**Data extract**

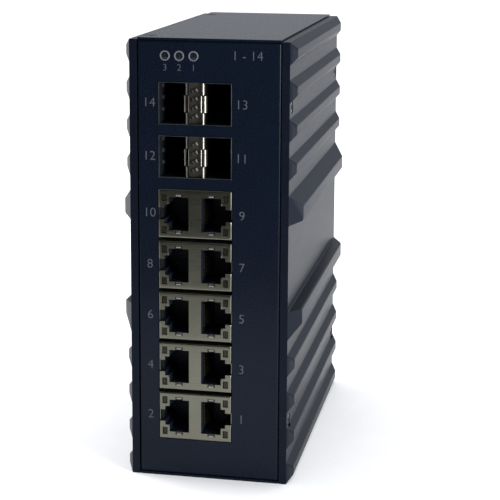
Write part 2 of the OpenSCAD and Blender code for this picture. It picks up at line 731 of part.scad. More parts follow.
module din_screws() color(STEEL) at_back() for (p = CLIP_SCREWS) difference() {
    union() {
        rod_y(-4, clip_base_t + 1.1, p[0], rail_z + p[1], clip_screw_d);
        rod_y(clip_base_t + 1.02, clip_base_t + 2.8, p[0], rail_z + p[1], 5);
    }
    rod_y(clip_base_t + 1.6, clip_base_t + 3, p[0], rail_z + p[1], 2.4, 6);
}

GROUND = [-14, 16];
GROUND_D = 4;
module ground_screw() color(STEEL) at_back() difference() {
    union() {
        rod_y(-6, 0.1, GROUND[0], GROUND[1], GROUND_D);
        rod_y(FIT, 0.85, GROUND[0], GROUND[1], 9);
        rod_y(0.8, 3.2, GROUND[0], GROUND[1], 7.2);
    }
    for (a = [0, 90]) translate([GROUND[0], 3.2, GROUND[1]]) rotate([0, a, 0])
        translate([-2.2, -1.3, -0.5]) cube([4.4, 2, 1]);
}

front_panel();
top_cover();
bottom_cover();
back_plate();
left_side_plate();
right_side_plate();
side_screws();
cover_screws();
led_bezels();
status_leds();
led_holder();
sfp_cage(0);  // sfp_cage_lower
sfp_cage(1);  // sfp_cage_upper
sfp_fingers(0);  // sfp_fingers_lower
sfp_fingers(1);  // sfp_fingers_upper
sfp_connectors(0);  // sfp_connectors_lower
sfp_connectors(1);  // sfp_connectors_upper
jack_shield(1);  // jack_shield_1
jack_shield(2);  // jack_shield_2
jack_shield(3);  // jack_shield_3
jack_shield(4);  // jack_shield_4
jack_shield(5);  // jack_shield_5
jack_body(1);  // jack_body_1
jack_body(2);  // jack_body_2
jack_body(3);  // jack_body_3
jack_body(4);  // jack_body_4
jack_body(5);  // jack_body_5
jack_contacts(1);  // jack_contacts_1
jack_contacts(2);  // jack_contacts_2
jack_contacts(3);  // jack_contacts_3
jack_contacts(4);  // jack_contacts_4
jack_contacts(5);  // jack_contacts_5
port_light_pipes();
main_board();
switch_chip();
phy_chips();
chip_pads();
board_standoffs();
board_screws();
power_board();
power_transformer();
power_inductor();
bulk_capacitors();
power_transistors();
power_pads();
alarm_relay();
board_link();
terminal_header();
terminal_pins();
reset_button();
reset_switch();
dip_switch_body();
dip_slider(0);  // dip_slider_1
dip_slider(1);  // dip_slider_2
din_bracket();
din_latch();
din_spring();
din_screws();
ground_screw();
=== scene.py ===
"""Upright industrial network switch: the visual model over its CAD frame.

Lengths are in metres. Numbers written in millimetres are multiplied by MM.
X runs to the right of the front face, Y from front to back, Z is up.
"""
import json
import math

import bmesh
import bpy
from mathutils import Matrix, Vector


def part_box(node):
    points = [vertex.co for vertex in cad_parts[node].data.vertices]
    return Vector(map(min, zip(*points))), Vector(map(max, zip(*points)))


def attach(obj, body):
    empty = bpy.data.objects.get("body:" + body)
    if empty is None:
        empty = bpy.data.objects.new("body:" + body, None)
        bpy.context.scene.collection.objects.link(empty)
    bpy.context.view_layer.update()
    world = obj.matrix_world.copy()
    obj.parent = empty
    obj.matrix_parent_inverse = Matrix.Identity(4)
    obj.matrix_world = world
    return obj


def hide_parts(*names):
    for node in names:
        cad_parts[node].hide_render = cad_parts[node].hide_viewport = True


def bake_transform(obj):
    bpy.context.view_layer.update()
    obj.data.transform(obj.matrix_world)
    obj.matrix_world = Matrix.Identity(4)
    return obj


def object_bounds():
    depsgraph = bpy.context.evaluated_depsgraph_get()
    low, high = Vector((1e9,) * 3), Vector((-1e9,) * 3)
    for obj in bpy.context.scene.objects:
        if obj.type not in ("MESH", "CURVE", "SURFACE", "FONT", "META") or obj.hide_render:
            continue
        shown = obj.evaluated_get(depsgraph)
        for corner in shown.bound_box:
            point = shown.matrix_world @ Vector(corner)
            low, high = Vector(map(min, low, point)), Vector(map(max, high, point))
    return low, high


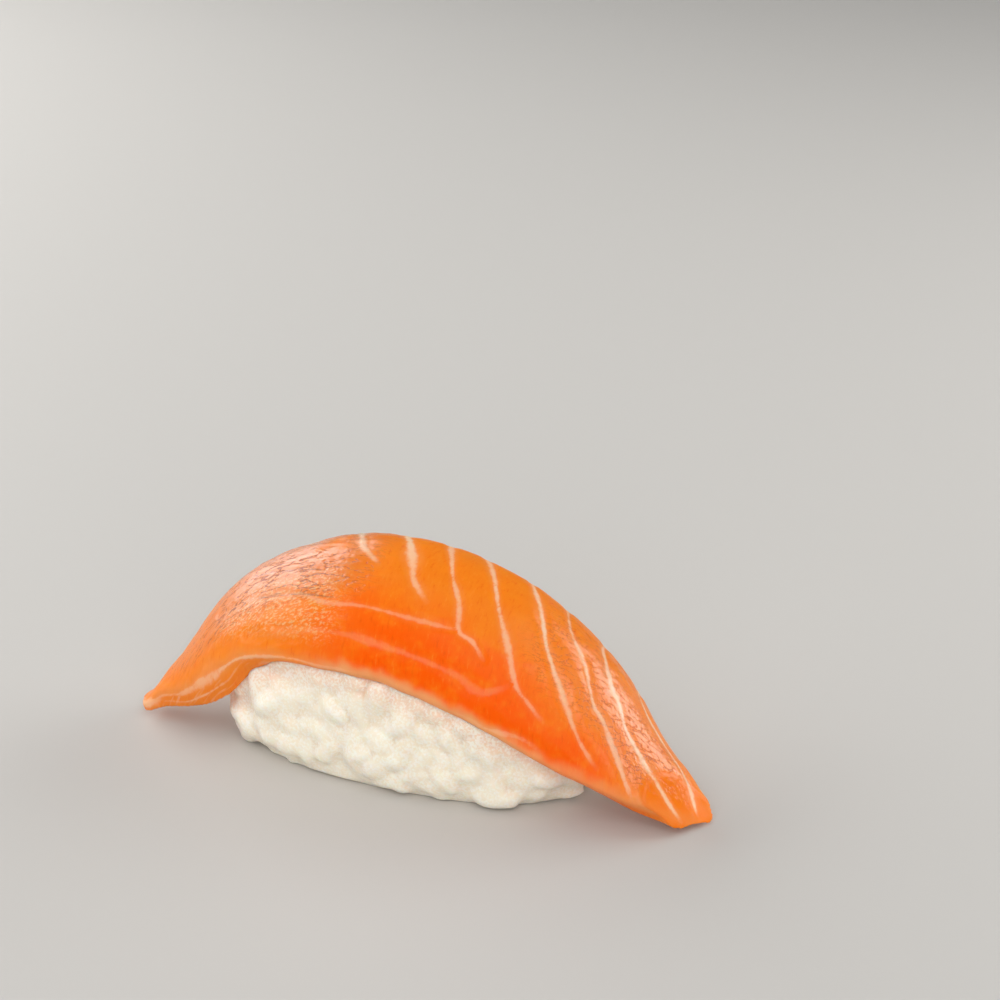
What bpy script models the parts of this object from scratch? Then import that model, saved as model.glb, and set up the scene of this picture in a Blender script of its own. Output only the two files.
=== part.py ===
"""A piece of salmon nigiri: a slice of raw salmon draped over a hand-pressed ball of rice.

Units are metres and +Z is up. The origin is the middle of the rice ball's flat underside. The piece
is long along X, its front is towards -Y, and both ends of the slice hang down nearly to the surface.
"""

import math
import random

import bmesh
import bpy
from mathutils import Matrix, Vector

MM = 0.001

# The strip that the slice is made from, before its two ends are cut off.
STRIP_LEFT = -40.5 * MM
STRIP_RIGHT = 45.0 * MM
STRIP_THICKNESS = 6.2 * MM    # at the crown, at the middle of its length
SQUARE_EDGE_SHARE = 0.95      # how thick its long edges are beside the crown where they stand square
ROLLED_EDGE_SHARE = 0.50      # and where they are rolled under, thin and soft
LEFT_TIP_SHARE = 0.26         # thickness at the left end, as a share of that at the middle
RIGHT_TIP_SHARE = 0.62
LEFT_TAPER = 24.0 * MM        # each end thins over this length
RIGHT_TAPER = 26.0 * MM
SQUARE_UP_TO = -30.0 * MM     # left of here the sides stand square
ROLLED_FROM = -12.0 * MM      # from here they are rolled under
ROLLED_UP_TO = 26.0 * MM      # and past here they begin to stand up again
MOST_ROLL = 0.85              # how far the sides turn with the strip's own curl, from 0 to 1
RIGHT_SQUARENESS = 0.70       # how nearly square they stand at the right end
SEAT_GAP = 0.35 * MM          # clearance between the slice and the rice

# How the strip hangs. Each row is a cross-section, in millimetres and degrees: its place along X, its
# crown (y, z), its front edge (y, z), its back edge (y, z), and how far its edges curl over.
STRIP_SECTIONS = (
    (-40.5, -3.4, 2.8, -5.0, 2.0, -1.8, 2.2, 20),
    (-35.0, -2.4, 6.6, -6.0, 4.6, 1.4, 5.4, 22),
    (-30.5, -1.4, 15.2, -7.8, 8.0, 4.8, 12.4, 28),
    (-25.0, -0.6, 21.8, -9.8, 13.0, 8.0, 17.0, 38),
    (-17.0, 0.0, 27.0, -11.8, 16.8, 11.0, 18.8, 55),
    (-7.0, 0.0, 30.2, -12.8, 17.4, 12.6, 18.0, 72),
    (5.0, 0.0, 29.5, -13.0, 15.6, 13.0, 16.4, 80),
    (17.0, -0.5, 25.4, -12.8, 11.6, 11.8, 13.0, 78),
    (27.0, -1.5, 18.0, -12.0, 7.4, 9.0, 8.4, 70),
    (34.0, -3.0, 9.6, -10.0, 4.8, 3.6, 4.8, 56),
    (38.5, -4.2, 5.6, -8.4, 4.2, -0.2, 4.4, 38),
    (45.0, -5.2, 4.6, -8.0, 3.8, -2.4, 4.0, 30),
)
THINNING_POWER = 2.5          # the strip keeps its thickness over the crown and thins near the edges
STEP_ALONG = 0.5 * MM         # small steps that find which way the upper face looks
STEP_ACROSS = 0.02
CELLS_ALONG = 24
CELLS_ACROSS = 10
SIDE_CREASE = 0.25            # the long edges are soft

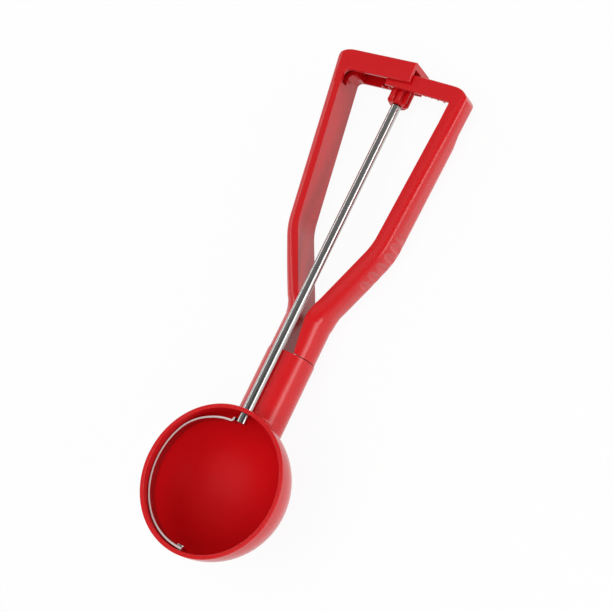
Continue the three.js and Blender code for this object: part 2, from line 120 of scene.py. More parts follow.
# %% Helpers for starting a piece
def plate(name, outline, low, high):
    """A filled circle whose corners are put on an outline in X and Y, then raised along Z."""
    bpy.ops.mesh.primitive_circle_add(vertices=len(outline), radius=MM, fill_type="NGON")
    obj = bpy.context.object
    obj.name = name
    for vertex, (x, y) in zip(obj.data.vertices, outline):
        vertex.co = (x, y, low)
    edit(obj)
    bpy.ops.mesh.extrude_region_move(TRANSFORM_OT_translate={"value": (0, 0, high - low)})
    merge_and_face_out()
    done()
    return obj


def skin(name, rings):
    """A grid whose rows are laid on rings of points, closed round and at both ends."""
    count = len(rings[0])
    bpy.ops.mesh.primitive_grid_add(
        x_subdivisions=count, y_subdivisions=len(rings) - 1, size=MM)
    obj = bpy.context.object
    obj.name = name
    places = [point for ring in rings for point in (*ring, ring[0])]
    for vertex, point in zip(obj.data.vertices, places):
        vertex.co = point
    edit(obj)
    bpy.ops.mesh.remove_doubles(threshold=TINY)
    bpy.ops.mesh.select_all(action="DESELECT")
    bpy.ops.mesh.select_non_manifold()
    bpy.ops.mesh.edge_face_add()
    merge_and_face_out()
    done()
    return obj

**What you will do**
Above are the entries. Quote exactly the lines from the one bearing "What bpy script" through the one bearing "ball of rice.".

**In response**
What bpy script models the parts of this object from scratch? Then import that model, saved as model.glb, and set up the scene of this picture in a Blender script of its own. Output only the two files.
=== part.py ===
"""A piece of salmon nigiri: a slice of raw salmon draped over a hand-pressed ball of rice.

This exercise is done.